At 3.5 minutes per typed scenario, you cannot afford to spend 90 seconds thinking and then scramble to type. A practical split: spend about 30 seconds reading the prompt and mentally organizing your answer, then use the remaining three minutes typing. You don’t need to fill the entire text box. A concise, well-structured response that addresses the core dilemma and considers multiple perspectives will score better than a long, rambling one.

Don’t try to write a perfect first sentence. Start with the most important point and build from there. If you run out of time mid-sentence, that’s fine. Raters understand the time constraint. What matters is that the substance of your answer demonstrates thoughtful reasoning.

Set Up Your Tech in Advance

Technical problems during the test are stressful and avoidable. You need a laptop or desktop computer running Windows or macOS with the latest version of Chrome or Firefox. Safari is not supported. Tablets, iPads, and smartphones are not supported. Hybrid devices like the Microsoft Surface can cause issues.

You need a working webcam and microphone for the entire test. Wired inputs or your computer’s built-in microphone are more reliable than wireless options. Bluetooth earbuds like AirPods can disconnect or die mid-test. Your internet connection needs at least 1.5 Mbps download and 2 Mbps upload speed.

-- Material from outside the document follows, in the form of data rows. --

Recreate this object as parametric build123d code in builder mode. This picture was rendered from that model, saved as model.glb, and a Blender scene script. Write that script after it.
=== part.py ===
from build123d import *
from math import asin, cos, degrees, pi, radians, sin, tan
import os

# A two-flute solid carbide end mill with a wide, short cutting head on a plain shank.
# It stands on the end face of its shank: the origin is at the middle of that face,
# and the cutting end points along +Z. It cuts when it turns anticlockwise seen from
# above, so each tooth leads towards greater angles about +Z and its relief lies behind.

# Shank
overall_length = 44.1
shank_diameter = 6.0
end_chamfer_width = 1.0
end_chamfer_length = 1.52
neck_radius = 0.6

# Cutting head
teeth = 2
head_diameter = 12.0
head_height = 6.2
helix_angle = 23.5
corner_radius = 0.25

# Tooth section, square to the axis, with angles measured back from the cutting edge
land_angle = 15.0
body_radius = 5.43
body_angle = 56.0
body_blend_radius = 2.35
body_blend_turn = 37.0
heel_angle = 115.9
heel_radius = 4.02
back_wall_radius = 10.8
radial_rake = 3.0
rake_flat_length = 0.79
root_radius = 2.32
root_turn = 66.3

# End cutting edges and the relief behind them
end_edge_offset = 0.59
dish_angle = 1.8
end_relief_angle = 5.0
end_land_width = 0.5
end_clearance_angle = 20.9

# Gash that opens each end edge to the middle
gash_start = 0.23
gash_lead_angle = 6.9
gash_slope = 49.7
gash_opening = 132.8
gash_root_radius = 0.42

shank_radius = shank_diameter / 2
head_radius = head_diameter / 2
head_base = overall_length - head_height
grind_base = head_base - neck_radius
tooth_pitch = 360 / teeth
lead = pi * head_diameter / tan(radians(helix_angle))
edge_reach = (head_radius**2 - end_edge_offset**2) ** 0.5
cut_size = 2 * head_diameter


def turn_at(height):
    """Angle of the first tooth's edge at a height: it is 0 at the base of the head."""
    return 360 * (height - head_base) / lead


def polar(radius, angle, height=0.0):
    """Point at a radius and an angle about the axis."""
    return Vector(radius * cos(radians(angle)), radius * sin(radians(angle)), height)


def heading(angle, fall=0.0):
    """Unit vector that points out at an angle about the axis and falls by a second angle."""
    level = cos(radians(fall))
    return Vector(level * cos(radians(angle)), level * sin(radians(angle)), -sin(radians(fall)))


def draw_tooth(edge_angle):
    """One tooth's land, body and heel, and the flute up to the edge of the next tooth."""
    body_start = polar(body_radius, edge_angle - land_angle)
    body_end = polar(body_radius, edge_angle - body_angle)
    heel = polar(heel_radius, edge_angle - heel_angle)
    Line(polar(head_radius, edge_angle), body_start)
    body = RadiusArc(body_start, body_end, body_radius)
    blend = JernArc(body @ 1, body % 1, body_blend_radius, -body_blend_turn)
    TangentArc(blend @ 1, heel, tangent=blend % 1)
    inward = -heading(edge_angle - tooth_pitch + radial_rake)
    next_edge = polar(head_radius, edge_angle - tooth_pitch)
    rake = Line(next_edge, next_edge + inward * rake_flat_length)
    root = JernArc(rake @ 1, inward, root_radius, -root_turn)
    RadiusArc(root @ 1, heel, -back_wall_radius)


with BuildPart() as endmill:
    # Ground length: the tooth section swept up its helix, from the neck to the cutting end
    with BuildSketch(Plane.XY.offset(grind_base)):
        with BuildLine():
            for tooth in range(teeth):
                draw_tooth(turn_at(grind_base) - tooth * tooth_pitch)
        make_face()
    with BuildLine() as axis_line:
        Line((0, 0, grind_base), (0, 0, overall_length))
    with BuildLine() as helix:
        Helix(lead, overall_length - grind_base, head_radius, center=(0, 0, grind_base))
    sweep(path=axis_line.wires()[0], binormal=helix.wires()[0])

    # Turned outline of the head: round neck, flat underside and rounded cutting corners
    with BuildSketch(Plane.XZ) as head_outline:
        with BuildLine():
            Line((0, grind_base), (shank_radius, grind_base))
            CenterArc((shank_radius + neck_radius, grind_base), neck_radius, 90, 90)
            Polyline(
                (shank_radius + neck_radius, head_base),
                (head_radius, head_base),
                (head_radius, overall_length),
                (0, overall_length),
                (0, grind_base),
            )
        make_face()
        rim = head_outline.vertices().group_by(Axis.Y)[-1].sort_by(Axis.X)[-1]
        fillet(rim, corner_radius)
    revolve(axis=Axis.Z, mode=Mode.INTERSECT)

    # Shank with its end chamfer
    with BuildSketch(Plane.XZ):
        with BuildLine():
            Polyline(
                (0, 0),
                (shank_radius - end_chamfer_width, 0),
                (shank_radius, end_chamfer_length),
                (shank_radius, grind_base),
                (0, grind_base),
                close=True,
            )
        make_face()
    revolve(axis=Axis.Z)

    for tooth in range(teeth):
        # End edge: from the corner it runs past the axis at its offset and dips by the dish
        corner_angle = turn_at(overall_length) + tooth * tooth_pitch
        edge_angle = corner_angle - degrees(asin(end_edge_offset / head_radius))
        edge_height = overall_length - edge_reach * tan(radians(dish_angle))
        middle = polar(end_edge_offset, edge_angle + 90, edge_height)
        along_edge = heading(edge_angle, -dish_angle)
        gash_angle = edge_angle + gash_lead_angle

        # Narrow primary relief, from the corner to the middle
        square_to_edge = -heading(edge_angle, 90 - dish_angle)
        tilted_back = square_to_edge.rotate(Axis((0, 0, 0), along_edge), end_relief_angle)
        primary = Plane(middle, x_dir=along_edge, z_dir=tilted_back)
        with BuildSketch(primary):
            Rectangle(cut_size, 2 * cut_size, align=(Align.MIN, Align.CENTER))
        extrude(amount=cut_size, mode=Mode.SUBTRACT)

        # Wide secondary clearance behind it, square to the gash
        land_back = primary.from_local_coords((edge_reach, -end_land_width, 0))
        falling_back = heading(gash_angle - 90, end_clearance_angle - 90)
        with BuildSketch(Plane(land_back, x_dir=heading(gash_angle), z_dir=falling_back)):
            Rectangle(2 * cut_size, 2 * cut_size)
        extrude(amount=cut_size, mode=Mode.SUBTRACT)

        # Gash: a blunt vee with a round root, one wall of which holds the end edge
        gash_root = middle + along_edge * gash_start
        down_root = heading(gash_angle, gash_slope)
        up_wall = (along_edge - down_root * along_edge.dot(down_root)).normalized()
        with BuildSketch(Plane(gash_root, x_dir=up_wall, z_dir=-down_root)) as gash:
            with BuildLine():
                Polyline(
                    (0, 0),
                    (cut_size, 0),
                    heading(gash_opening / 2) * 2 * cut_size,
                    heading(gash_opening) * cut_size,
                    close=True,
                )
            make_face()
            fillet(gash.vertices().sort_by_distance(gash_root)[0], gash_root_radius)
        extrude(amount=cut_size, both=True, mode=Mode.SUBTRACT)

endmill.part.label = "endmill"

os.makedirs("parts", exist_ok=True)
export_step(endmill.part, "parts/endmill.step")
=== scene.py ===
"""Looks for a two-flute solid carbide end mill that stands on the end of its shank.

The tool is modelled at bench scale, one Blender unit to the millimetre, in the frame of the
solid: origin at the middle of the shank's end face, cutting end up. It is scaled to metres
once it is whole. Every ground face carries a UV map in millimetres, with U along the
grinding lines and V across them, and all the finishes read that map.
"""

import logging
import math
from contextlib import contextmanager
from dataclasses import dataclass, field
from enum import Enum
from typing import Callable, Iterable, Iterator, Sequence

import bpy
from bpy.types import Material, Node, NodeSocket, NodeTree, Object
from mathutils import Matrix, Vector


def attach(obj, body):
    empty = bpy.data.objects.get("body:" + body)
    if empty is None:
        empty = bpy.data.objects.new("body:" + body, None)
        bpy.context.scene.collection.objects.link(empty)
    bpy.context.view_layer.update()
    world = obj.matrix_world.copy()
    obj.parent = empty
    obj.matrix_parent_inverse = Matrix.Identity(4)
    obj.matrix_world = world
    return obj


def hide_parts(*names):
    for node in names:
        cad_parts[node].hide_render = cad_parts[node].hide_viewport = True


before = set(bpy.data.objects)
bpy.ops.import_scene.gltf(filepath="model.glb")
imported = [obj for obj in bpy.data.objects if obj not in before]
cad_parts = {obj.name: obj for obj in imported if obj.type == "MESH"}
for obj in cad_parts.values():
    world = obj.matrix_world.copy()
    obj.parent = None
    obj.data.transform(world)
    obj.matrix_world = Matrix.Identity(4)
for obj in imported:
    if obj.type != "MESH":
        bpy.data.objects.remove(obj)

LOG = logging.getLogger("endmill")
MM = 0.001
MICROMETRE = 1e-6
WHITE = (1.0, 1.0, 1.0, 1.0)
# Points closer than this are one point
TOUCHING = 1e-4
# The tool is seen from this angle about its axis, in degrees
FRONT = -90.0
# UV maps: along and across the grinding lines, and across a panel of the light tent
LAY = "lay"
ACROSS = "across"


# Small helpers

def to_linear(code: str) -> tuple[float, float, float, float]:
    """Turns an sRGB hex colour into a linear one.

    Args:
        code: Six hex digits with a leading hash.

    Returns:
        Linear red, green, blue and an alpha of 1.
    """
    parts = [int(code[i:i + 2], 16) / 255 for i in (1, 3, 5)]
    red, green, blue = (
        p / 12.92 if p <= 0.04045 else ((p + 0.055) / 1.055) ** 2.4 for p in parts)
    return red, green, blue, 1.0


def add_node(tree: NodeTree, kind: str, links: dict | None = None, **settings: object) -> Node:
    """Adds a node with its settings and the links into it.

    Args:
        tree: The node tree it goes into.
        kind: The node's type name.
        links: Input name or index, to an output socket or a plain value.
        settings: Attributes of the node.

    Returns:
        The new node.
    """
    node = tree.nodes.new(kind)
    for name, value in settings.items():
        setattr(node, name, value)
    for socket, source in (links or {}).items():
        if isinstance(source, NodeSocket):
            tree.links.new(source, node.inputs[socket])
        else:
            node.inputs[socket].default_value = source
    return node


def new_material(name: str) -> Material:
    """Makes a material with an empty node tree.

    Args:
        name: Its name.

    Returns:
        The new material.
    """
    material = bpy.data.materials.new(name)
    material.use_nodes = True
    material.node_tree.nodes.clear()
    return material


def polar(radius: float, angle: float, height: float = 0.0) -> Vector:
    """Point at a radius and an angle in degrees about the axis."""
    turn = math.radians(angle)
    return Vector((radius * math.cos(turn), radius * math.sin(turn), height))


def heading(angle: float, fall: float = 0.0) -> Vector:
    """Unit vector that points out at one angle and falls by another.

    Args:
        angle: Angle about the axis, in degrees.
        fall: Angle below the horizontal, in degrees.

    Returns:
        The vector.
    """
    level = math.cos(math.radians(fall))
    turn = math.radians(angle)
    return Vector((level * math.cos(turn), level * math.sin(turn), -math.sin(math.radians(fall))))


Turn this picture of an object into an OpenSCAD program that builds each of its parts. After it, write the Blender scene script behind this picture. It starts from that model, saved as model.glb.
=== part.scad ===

Within six hours of your test start time, you must complete the System Requirements Check inside your Acuity Insights account. Use the same computer, browser, and location you plan to use during the real test. On test day, restart your computer to close background programs, and turn off any VPNs, firewalls, or browser extensions.

A Simple Study Timeline

Two to three weeks of preparation is plenty. In the first week, take the official practice test once to learn the format and identify where you struggle, whether that’s time management, video responses, or structuring your typed answers. Spend time reading through the sample scenarios on the Acuity Insights website and thinking through how you’d approach each one.

In the second week, practice daily. Spend 15 to 20 minutes each day working through ethical dilemmas out loud or in writing. Record video responses and review them. Focus on building the habit of identifying stakeholders, acknowledging missing information, and proposing conditional solutions. In the final days before your test, retake the full practice test under real conditions: same computer, same room, same time pressure. Then do your System Requirements Check and make sure everything works.